Faced with being wound up following many years of work yielding few visible results, the International Pilot Training Consortium (IPTC) has had its mandate renewed for a further three years, subject to approval by its member organisations. This was agreed at the 23-25 September International Flight Crew Training Conference at the Royal Aeronautical Society’s (RAeS) headquarters in London.

The IPTC mandate is “to improve safety, quality and efficiency of commercial aviation by developing international agreement on a common set of pilot training, instruction and evaluation standards and processes”. But having worked with ICAO to create a series of updated training standards, these recommendations are being comprehensively ignored in almost all ICAO signatory states.

Considering that IPTC member organisations consist of ICAO itself, IATA, the International Federation of Airline Pilots’ Associations, the RAeS and the manufacturers’ representative body, the International Co-ordinating Council of Aerospace Industries Associations, it is difficult to imagine how the results of their work can be so easily ignored – but that is what is happening, according to Capt John Bent, chairman of the IPTC’s training practices workstream. On the other hand, says Bent, “a broad global interest is being generated”.

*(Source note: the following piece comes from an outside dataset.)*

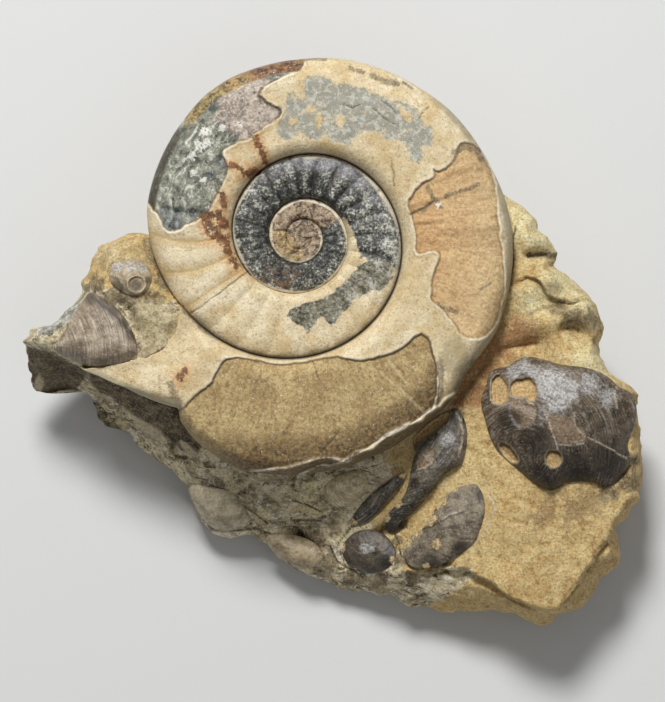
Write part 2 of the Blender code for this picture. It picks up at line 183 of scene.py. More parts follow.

It seems to be this faith that word is getting through – even if nothing is being implemented – that led the RAeS meeting to propose a three-year extension of the IPTC and its work. “We will publish a report [summing up the findings of the IPTC workstreams]. Please do not read that report and do nothing about it,” says outgoing executive chairman of the IPTC, Peter Barrett.

Barrett says there will be a meeting at ICAO’s Montreal headquarters in spring 2017 – as the new three-year mandate comes to an end – to examine progress on implementing the IPTC’s recommendations for pilot training modernisation, improvement and standardisation.